A synergistic duo for enhanced cathode stability in high-voltage lithium-ion batteries

Abstract

Lithium-ion batteries with high-nickel cathode materials are promising candidates for achieving significantly higher energy densities. However, when Ni-rich subjected to higher charging cutoff voltages accelerates both electrolyte decomposition and structural degradation, leading to compromised cycling stability and reduced lifespan. In this study, we have developed a dual-additive strategy using lithium difluoro bisoxalate phosphate (LiDFBOP), and 1,3-divinyl-1,1,3,3-tetramethyldisilazane (DTDS) to address these challenges and improve the battery's performance. Theoretical calculations and experimental results indicate that the LiDFBOP regulates Li⁺ solvation for robust CEI formation, while DTDS scavenges impurities and promotes the formation of an inorganic/organic interphase.

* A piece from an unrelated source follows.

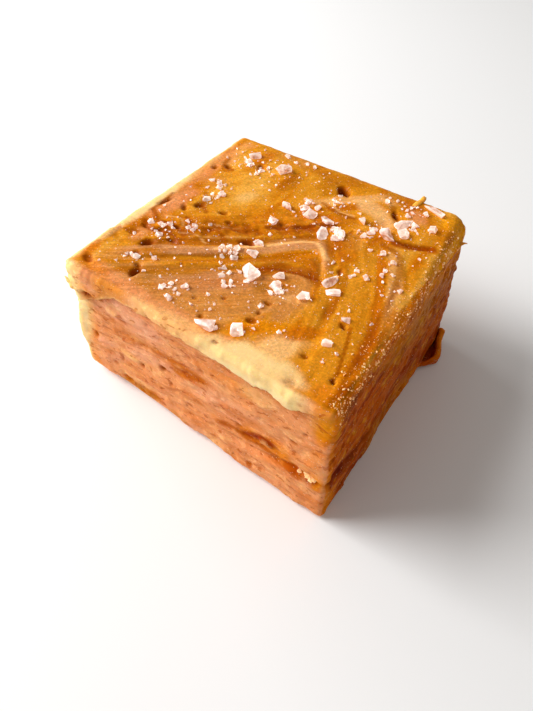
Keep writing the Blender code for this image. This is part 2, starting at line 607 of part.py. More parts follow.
def main():
    for old in list(bpy.data.objects):
        bpy.data.objects.remove(old)
    block, middle = make_block()
    toppings = bpy.data.collections.new("toppings")
    bpy.context.scene.collection.children.link(toppings)
    strew_salt(block, middle, toppings)
    make_curl(middle, toppings)
    for number, stations in enumerate(SHREDS):
        make_shred(f"shred_{number}", stations, middle, toppings)
    fuse(block, toppings)
    centre_on_foot(block)
    block.data.materials.clear()
    block.data.materials.append(material("fudge", (0.62, 0.27, 0.07), 0.45))
    block.data.shade_smooth()
    block.data.set_sharp_from_angle(angle=math.radians(35))


main()
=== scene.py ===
# %% [markdown]
# # A square of caramel swirl fudge with coarse salt
#
# Fudge is sugar syrup beaten with butter and milk until it sets as a paste of fine crystals. This
# square was cut by hand from a slab. Darker caramel was folded through it, the top was worked with
# a paddle in one hooked sweep, and coarse salt was strewn on while it was soft. The script loads
# the imported block first, and hides it once the fudge that takes its place is made.

# %% Load the frame
import math

import bpy
import numpy as np
from mathutils import Matrix, Vector
from mathutils.bvhtree import BVHTree


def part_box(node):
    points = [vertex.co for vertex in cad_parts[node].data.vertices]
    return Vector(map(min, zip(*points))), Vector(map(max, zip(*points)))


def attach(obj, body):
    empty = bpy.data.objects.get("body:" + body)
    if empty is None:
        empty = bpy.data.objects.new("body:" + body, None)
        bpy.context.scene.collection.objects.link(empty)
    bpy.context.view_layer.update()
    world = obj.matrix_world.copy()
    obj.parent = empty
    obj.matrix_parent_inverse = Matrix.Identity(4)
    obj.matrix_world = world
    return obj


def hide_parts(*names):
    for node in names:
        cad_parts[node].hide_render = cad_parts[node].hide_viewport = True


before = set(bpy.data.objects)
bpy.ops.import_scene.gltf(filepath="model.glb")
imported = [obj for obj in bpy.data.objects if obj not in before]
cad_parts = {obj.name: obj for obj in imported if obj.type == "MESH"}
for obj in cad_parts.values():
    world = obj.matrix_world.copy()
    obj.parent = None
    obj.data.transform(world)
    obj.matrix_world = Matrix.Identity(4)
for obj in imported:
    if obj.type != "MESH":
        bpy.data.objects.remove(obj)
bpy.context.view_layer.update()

MM = 0.001
cad_low, cad_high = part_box("fudge")
print("block measures", [round(side / MM, 1) for side in cad_high - cad_low], "mm")

# %% [markdown]
# ## The block's plan
#
# A hand-cut piece isn't square, so each of its eight corners has its own place, and each its own
# edge radius. Everything else is worked out from these. All sizes are in millimetres, and become
# metres when a mesh is made.

# %% Sizes of the block
HEIGHT = 28.9
SIDES = np.array([52.5, 50.5, HEIGHT])
FOOT_CORNERS = {
    "front_left": (-28.5, -24.5),
    "front_right": (27.9, -25.7),
    "back_left": (-26.6, 24.8),
    "back_right": (26.3, 24.4),
}
TOP_CORNERS = {
    "front_left": (-25.2, -24.4),
    "front_right": (26.6, -25.6),
    "back_left": (-25.7, 24.6),
    "back_right": (24.6, 28.0),
}
FOOT_ROUNDING = {"front_left": 3.6, "front_right": 0.7, "back_left": 2.4, "back_right": 1.8}
TOP_ROUNDING = {"front_left": 1.2, "front_right": 0.9, "back_left": 1.5, "back_right": 3.6}
BACK_FALLOFF = 3    # the roundings of the back corners end soon, so that the side edges are crisp
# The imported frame's origin lies under the middle of its box.
FRAME_SHIFT = (-0.58, -0.33, 0.0)
print("height", HEIGHT, "mm")

# %% [markdown]
# ## Small tools
#
# Four helpers carry most of the shaping. `smoothstep` makes a soft step and `window` a soft step up
# and down again. `smooth_noise` is seeded lattice noise whose cells can be stretched along one side,
# which is what drag marks need. `beside_path` gives each point its distance along a path and across.

# %% Steps, noise and paths
def smoothstep(low, high, value):
    """0 below low, 1 above high, and a smooth step between them."""
    t = np.clip((value - low) / (high - low), 0.0, 1.0)
    return t * t * (3.0 - 2.0 * t)


def window(value, start, full, fade, end):
    """1 from full to fade, 0 before start and after end, with soft steps between them."""
    return smoothstep(start, full, value) * (1 - smoothstep(fade, end, value))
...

The synergistic effect of these additives combination allows Li||NCM811 coin cell to retain a capacity retention 87.9 % at 4.6 V and Graphite||NCM811full cell achieved 90.5 % capacity retention at 4.5 V. Moreover, the 1Ah pouch full cells exhibit excellent cycling stability, with a capacity retention of 91.4 % after 610 cycles at a constant current of 500 mA and voltage of 4.5 V. This work offers guidance on designing multifunctional additives to achieve synergistic electrolyte engineering for high-energy lithium-ion batteries.